What is today in your life? / by Christina Rosalie

It's the orioles that save me. The way they have come this year, more than any other year, to these lush woods, swooping across the stormy June skies, saffron and vermilion, like promises.

It's the hawks circling above, reminding me that I am human and very small; that I am a creature of gravity and bones, soft bellied, begging with gratitude at the dawn of each new day. Let there be a tomorrow, and a tomorrow after that.

It is the swallowtails that float up like yellow gifts on the fragrant air. I think of my father when I see them. I wish sometimes that he were here to see my life now, to witness my boys and my words; to see that my hands still remember the art of work. He was the first to teach me this: that tools and soil and tasks can be solace, can be grace.

In the garden, weeding between the first delicate chartreuse shoots of corn, it is the red efts that save me. They come from the dark, dark earth, burrowing towards the sun, carrying small secrets about the way time really goes. Slowly. Slower still.

Here I am in this life. I wake up to the sound of boys, to the rooster crowing, to the sky full of torn clouds and sun, to the poplars bending in the wind. This is new, this gratitude, this ability to say I am here and look! Look at this wondrous life! It used to terrify me, the idea of settling someplace with someone and making a go of it, but now I cannot think of anything more real, more full than this work.

For a long, long time, for all of my twenties (which felt long to me then) I was too impatient to feel this, to know the secret wealth contained in slow moments. Like the spiraling interior of a nautilus, the tasks of now continue to teach me how to be.

There are days when I still hate them. Days when it seems impossible to be okay with doing one more dish, with vacuuming again, with folding one more little shirt, but I am beginning to understand that it is the utter banality of the tasks that also makes them profound.

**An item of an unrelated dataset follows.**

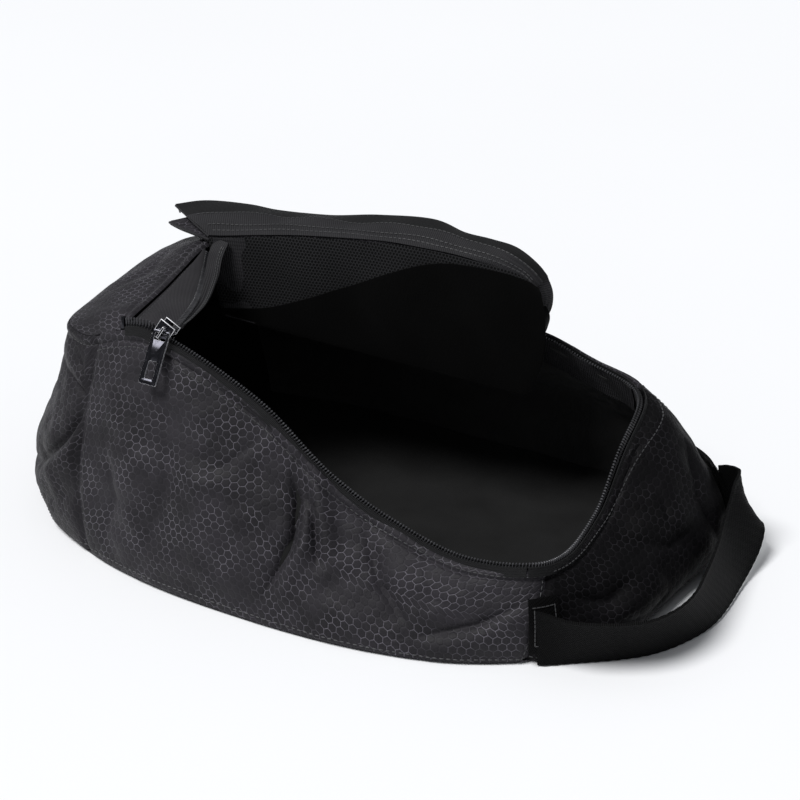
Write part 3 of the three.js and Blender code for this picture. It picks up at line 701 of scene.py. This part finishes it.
def dressed(points, v, wall, seed):
    """A wall's points with its hem, seams, soft waves, crumples and folds, and their way to the edge."""
    height = lengths_along(points, 0)
    below_edge = height[-1:] - height
    across = lengths_along(points, 1)
    from_seam = np.minimum(across, across[:, -1:] - across)
    hold = np.sin(np.pi * np.clip(v, 0, 1)) ** 0.6 * np.clip(from_seam / 22, 0, 1) ** 0.7
    soft, crumples = ripple(points, SOFT_SIZE, seed), ripple(points, CRUMPLE_SIZE, seed + 1)
    offset = hold * (SOFT_DEPTH * soft + CRUMPLE_DEPTH * crumples)
    crease_hold = np.sin(np.pi * np.clip(v, 0.04, 0.96)) ** 0.35 * np.clip(from_seam / 5, 0, 1)
    offset += crease_hold * wall_folds(wall, points)
    offset += HEM["ridge"] * np.exp(-((below_edge - HEM["ridge_at"]) / 2.1) ** 2)
    offset -= HEM["groove"] * np.exp(-((below_edge - HEM["groove_at"]) / 1.0) ** 2)
    offset -= SEAM_PINCH * np.exp(-(from_seam / SEAM_WIDTH) ** 2)
    moved = lifted(points, offset)
    moved[..., 2] = np.maximum(moved[..., 2], FOOT_HEIGHT * 0.4)
    return moved, below_edge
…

Many people don't use their hands any more, not the way they did when most of the day was occupied with the tasks of living. I've been thinking of this as DH and I have moved huge flat rocks from the old shambled stone walls on our land to make new front steps. We used the scoop bucket of a tractor, but when they were made into crude walls dividing fields long ago, it was with more brute strength: horses and sweat. A whole day's work to drag and place a few large stones.

We have machines now, and to them we are grateful: I cannot imagine the enormous labor of washing clothes by hand; email gets there so much faster than a letter sent with paper and a stamp in the post. Because of machines we have more time in the day, free from tasks with our hands we're able to do other things.

Still. I can feel how my body is meant to move, and how my hands are meant as tools, nimble on the keyboard remembering the sequence of keystrokes to make every word appear on the screen in quick succession. Awareness in these tasks becomes a way of saying grace.

It is the tasks that save me, even as my impatient mind lurches forwards, consumed with worry and with goals. I can do nothing really, except whatever it is I am doing right now. Here: afternoon, stormy skies, my knees pulled up to my chest the way I often sit when I write, the soles of my bare feet on the seat of the chair. Here, with a jar of irises and buttercups and a dirty milk glass left from lunch. Here with the sweet fruity scent of freshly made apricot-strawberry jam (I've been loving making quick jam lately, to eat with homemade bread. The perfect snack.)

Here at the table with the windows open, with my heart open, with the chickens pecking at the grass out the back door. So. This is my life today.

Stop. What are the moments happening right here for you? What is today in your life?